(begin)

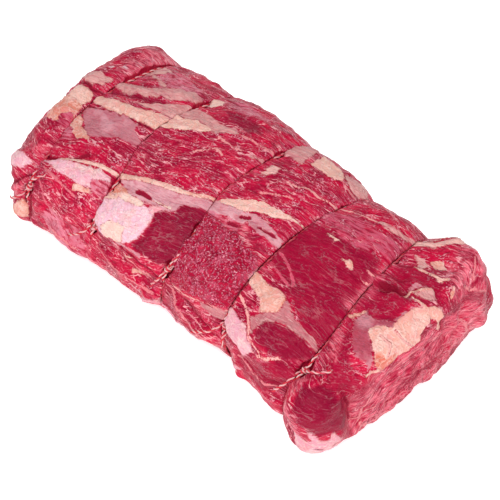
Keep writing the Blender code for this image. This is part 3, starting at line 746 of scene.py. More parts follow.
# %% Marks from a seeded generator
def hidden_marks(seed=11):
    """Patches where the camera can't see, as name, stuff, tint, half width and places."""
    random = np.random.default_rng(seed)
    tip, side = REACH[1] + CUT_END_MARGINS[0], GIRTH / 2 + CUT_END_MARGINS[1]
    cut_end = np.array(((CUT_END_FROM, -side), (tip, -side), (tip, side), (CUT_END_FROM, side)))
    found = [("cut end", "pale_lean", 0.5, 0, cut_end)]
    for count in range(HIDDEN_COUNT):
        at_end = count % END_EVERY == 0
        band = END_BAND if at_end else HIDDEN_BANDS[count % UNDER_EVERY == 1]
        along = random.uniform(*((REACH[0] + TIP_MARGIN, HIDDEN_END) if at_end else PATCH_ALONG))
        middle = np.array((along, random.uniform(*band)))
        stuff = random.choice(list(HIDDEN_SHARES), p=list(HIDDEN_SHARES.values()))
        length, width = (random.uniform(*span) for span in (END_SIZES if at_end else PATCH_SIZES))
        lean = math.radians(random.uniform(-PATCH_LEAN, PATCH_LEAN))
        corners = []
        for step in range(PATCH_CORNERS):
            angle = 2 * math.pi * step / PATCH_CORNERS
            reach = random.uniform(*PATCH_RAGGED)
            corners.append((length * math.cos(angle) * reach, width * math.sin(angle) * reach))
        turned = ((math.cos(lean), math.sin(lean)), (-math.sin(lean), math.cos(lean)))
        places = middle + np.array(corners) @ turned
        places[:, 1] = np.clip(places[:, 1], -BACK, BACK)
        found.append((f"hidden patch {count}", str(stuff), random.uniform(0, 1), 0, places))
    for count in range(VEIN_COUNT):
        band = HIDDEN_BANDS[count % UNDER_EVERY == 1]
        start = np.array((random.uniform(*VEIN_ALONG), random.uniform(*band)))
        steps = np.stack([random.uniform(*span, VEIN_STEPS) for span in (VEIN_STEP, VEIN_DRIFT)], axis=1)
        places = start + np.concatenate([[(0, 0)], np.cumsum(steps, axis=0)])
        vein_tint, half_width = random.uniform(*VEIN_TINTS), random.uniform(*VEIN_HALF_WIDTHS)
        found.append((f"hidden vein {count}", "vein", vein_tint, half_width, places))
    return tuple(found)


HIDDEN_MARKS = hidden_marks()
print(len(HIDDEN_MARKS), "hidden marks")


# %% How far a place lies inside an outline
DEEP = 6.0
THINNEST = 0.7
# height and size of the wobble of an edge in millimetres, and the seed of its noise
WOBBLES = ((0.715, 7.0, 2), (0.55, 3.0, 3))
LINE_WOBBLE = 0.25
TINT_EDGE = 0.8
MIDDLE_TINT = 0.5
where = np.stack(np.meshgrid(RING, ROUND, indexing="ij"), axis=-1)
wobble = sum(height * lumps(plain, size, seed) for height, size, seed in WOBBLES)


def inside(points, places, half_width):
    """Millimetres inside an outline, or inside a band round a line when it has a half width."""
    places = np.asarray(places, float)
    nexts = np.roll(places, -1, axis=0) if not half_width else places[1:]
    distance = np.full(len(points), np.inf)
    odd = np.zeros(len(points), bool)
    for start, end in zip(places, nexts):
        run = end - start
        offset = points - start
        share = np.clip(offset @ run / max(run @ run, TINY), 0, 1)
        distance = np.minimum(distance, np.hypot(*(offset - share[:, None] * run).T))
        crosses = (points[:, 1] < start[1]) != (points[:, 1] < end[1])
        rise = run[1] if abs(run[1]) > TINY else TINY
        odd ^= crosses & (offset[:, 0] < offset[:, 1] * run[0] / rise)
    if half_width:
        return max(half_width, THINNEST) - distance
    return np.where(odd, distance, -distance)


print("edges wander by", round(float(wobble.std()), 1), "mm")


# %% The marks on the skin
def spread_marks(marks):
    """For each stuff, how far inside it every place lies, and the tint of what lies on top."""
    depth = {stuff: np.full(where.shape[:2], -DEEP) for stuff in STUFFS}
    tint = np.full(where.shape[:2], MIDDLE_TINT)
    for _, stuff, mark_tint, half_width, places in marks:
        low = places.min(axis=0) - DEEP - half_width
        high = places.max(axis=0) + DEEP + half_width
        close = ((where > low) & (where < high)).all(axis=-1)
        if not close.any():
            continue
        reach = inside(where[close], places, half_width)
        reach = reach + wobble[close] * (LINE_WOBBLE if half_width else 1.0)
        for other, field in depth.items():
            if other == stuff:
                field[close] = np.maximum(field[close], reach)
            else:
                field[close] = np.minimum(field[close], -reach)
        part = np.clip(reach / TINT_EDGE + 1, 0, 1)
        tint[close] = tint[close] * (1 - part) + mark_tint * part
    return {stuff: np.clip(field, -DEEP, DEEP) for stuff, field in depth.items()}, tint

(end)

Repeat the data exactly. Leave nothing out.

» **RESPONSE FOR THIS EXERCISE**
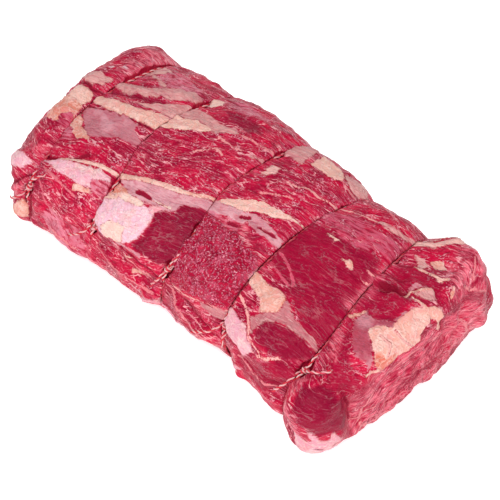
Keep writing the Blender code for this image. This is part 3, starting at line 746 of scene.py. More parts follow.
# %% Marks from a seeded generator
def hidden_marks(seed=11):
    """Patches where the camera can't see, as name, stuff, tint, half width and places."""
    random = np.random.default_rng(seed)
    tip, side = REACH[1] + CUT_END_MARGINS[0], GIRTH / 2 + CUT_END_MARGINS[1]
    cut_end = np.array(((CUT_END_FROM, -side), (tip, -side), (tip, side), (CUT_END_FROM, side)))
    found = [("cut end", "pale_lean", 0.5, 0, cut_end)]
    for count in range(HIDDEN_COUNT):
        at_end = count % END_EVERY == 0
        band = END_BAND if at_end else HIDDEN_BANDS[count % UNDER_EVERY == 1]
        along = random.uniform(*((REACH[0] + TIP_MARGIN, HIDDEN_END) if at_end else PATCH_ALONG))
        middle = np.array((along, random.uniform(*band)))
        stuff = random.choice(list(HIDDEN_SHARES), p=list(HIDDEN_SHARES.values()))
        length, width = (random.uniform(*span) for span in (END_SIZES if at_end else PATCH_SIZES))
        lean = math.radians(random.uniform(-PATCH_LEAN, PATCH_LEAN))
        corners = []
        for step in range(PATCH_CORNERS):
            angle = 2 * math.pi * step / PATCH_CORNERS
            reach = random.uniform(*PATCH_RAGGED)
            corners.append((length * math.cos(angle) * reach, width * math.sin(angle) * reach))
        turned = ((math.cos(lean), math.sin(lean)), (-math.sin(lean), math.cos(lean)))
        places = middle + np.array(corners) @ turned
        places[:, 1] = np.clip(places[:, 1], -BACK, BACK)
        found.append((f"hidden patch {count}", str(stuff), random.uniform(0, 1), 0, places))
    for count in range(VEIN_COUNT):
        band = HIDDEN_BANDS[count % UNDER_EVERY == 1]
        start = np.array((random.uniform(*VEIN_ALONG), random.uniform(*band)))
        steps = np.stack([random.uniform(*span, VEIN_STEPS) for span in (VEIN_STEP, VEIN_DRIFT)], axis=1)
        places = start + np.concatenate([[(0, 0)], np.cumsum(steps, axis=0)])
        vein_tint, half_width = random.uniform(*VEIN_TINTS), random.uniform(*VEIN_HALF_WIDTHS)
        found.append((f"hidden vein {count}", "vein", vein_tint, half_width, places))
    return tuple(found)


HIDDEN_MARKS = hidden_marks()
print(len(HIDDEN_MARKS), "hidden marks")


# %% How far a place lies inside an outline
DEEP = 6.0
THINNEST = 0.7
# height and size of the wobble of an edge in millimetres, and the seed of its noise
WOBBLES = ((0.715, 7.0, 2), (0.55, 3.0, 3))
LINE_WOBBLE = 0.25
TINT_EDGE = 0.8
MIDDLE_TINT = 0.5
where = np.stack(np.meshgrid(RING, ROUND, indexing="ij"), axis=-1)
wobble = sum(height * lumps(plain, size, seed) for height, size, seed in WOBBLES)


def inside(points, places, half_width):
    """Millimetres inside an outline, or inside a band round a line when it has a half width."""
    places = np.asarray(places, float)
    nexts = np.roll(places, -1, axis=0) if not half_width else places[1:]
    distance = np.full(len(points), np.inf)
    odd = np.zeros(len(points), bool)
    for start, end in zip(places, nexts):
        run = end - start
        offset = points - start
        share = np.clip(offset @ run / max(run @ run, TINY), 0, 1)
        distance = np.minimum(distance, np.hypot(*(offset - share[:, None] * run).T))
        crosses = (points[:, 1] < start[1]) != (points[:, 1] < end[1])
        rise = run[1] if abs(run[1]) > TINY else TINY
        odd ^= crosses & (offset[:, 0] < offset[:, 1] * run[0] / rise)
    if half_width:
        return max(half_width, THINNEST) - distance
    return np.where(odd, distance, -distance)


print("edges wander by", round(float(wobble.std()), 1), "mm")


# %% The marks on the skin
def spread_marks(marks):
    """For each stuff, how far inside it every place lies, and the tint of what lies on top."""
    depth = {stuff: np.full(where.shape[:2], -DEEP) for stuff in STUFFS}
    tint = np.full(where.shape[:2], MIDDLE_TINT)
    for _, stuff, mark_tint, half_width, places in marks:
        low = places.min(axis=0) - DEEP - half_width
        high = places.max(axis=0) + DEEP + half_width
        close = ((where > low) & (where < high)).all(axis=-1)
        if not close.any():
            continue
        reach = inside(where[close], places, half_width)
        reach = reach + wobble[close] * (LINE_WOBBLE if half_width else 1.0)
        for other, field in depth.items():
            if other == stuff:
                field[close] = np.maximum(field[close], reach)
            else:
                field[close] = np.minimum(field[close], -reach)
        part = np.clip(reach / TINT_EDGE + 1, 0, 1)
        tint[close] = tint[close] * (1 - part) + mark_tint * part
    return {stuff: np.clip(field, -DEEP, DEEP) for stuff, field in depth.items()}, tint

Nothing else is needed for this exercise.